Following this there was a precise rerun of the discussion and vote in December 2007, with the Australia, Canada, the Marshall Islands, Nauru, Palau and the United States coming out again against a General Assembly Resolution requesting Israel to take responsibility. In its defence the ambassador from Israel said the failure to mention the environmental catastrophes in Israel (half a million trees on fire), as well as the entire cause of the conflict (Hizbollah crossing the southern border of Lebanon to kidnap Israeli soldiers) proved that the resolution was an act of political demonization.

==Media awareness==

A documentary by Hady Zaccak called The Oil Spill in Lebanon won first prize at the European and Mediterranean Film Festival on the TV of the Sea.

== Clean-up effort ==

The Lebanon Ministry of Environment, with the help of many donor countries and non-profit organizations, has been working on the clean-up effort. This includes legal issues, such as compensation, which is being dealt
with through the United Nations General Assembly. The government of Israel has still, to this day, not compensated the government of Lebanon for the damage that was done. The requests of compensation from the United Nations to the government of Israel went unanswered. The objective of the entire project is to manage the environmental catastrophe by attaining funds to complete the clean-up.
The total amount that was raised by donor countries and organizations was $2,919,400. Cleanup work was funded by the country of Japan through the UNDP and by the country of Norway through the Higher Relief Commission in Lebanon. Expenditures between the years of 2006 and 2007 where estimated to be around $1,835,587.
The clean-up effort included the Dalieh Fishermen's wharf and three sites between Jadra and Ras al Saadiyat and three sites between Jieh and Beirut. Surveys of the coasts from Southern to Northern Lebanon
took place in coordination with surveys of the underwater shorelines. A comprehensive shoreline survey of the catastrophic oil spill was put into action from the southern city of Tyre to the northern border of Lebanon, and it was undertaken between the months of November and December 2008, with funding from the International Development Agency of the Canadian government through UNDP in coordination with the Ministry of the Environment of Lebanon and under its technical supervision. The findings were finally, and with long anticipation, published by the United Nations in September 2009. Minor and pre-final clean-up activities at about 12 sites along the Lebanese coast, with a total length of approximately 7.5 kilometers, were quickly put into play and monitored by the Ministry of the Environment of the government of Lebanon.

A waste management project was also put in place in order to safely collect and transport the polluting material from the shorelines to temporary storage sites. The most recent United Nations report was published on August 7, 2009. This was the final report made by the United Nations General Assembly.
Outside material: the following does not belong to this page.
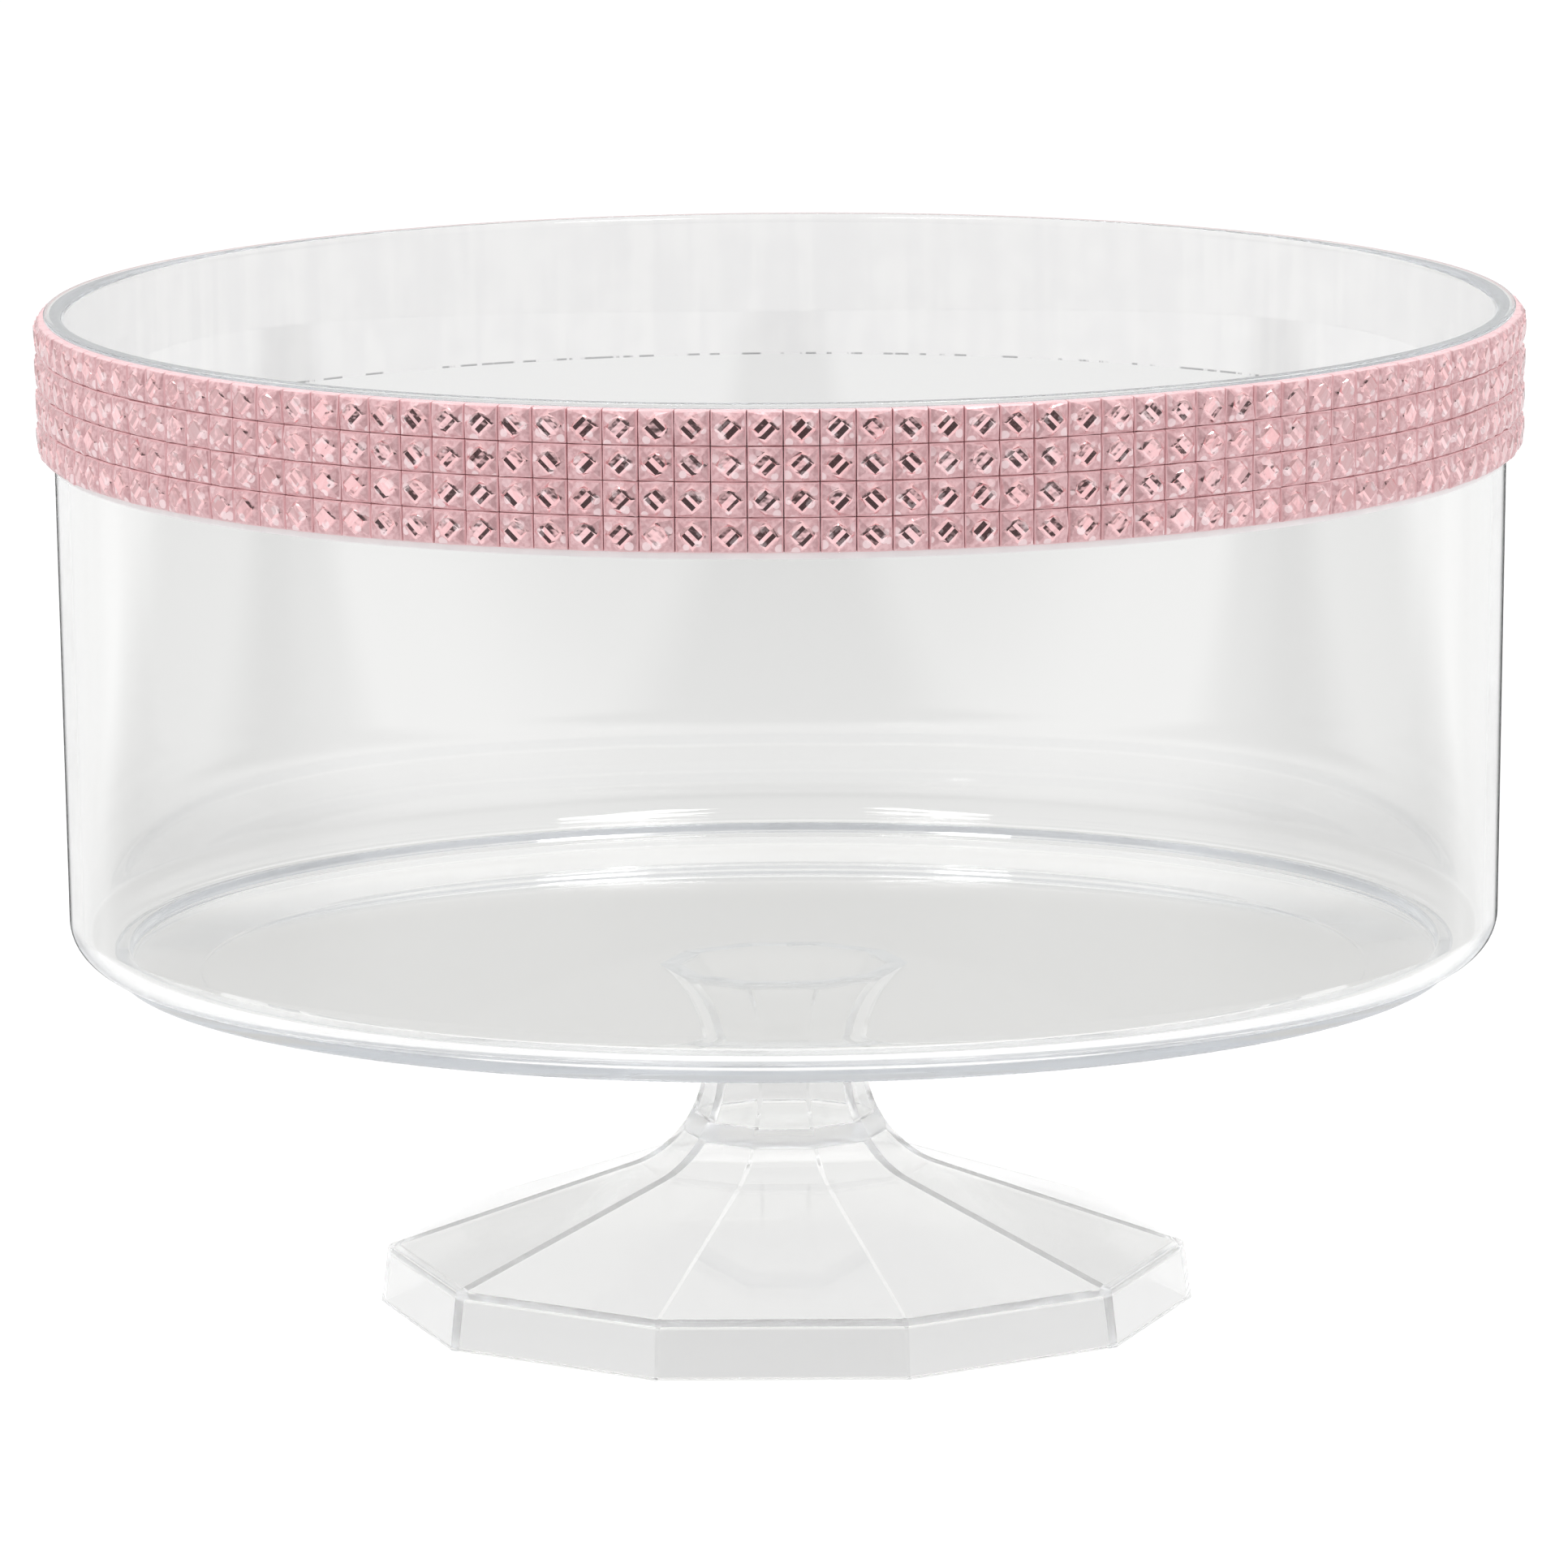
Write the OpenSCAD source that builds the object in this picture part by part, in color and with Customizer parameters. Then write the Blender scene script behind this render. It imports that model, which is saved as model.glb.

The General Assembly decided to establish an Eastern Mediterranean Oil Spill Restoration Trust Fund, based on contributions from donor countries and organizations, to provide assistance and support to the States directly and adversely affected in their management of an environmentally sound sea and wildlife, from clean-up process to safe disposal of the oily waste that is on the shorelines, of this environmental disaster caused by the destruction of the oil storage tanks at the Jieh electric power plant in Lebanon.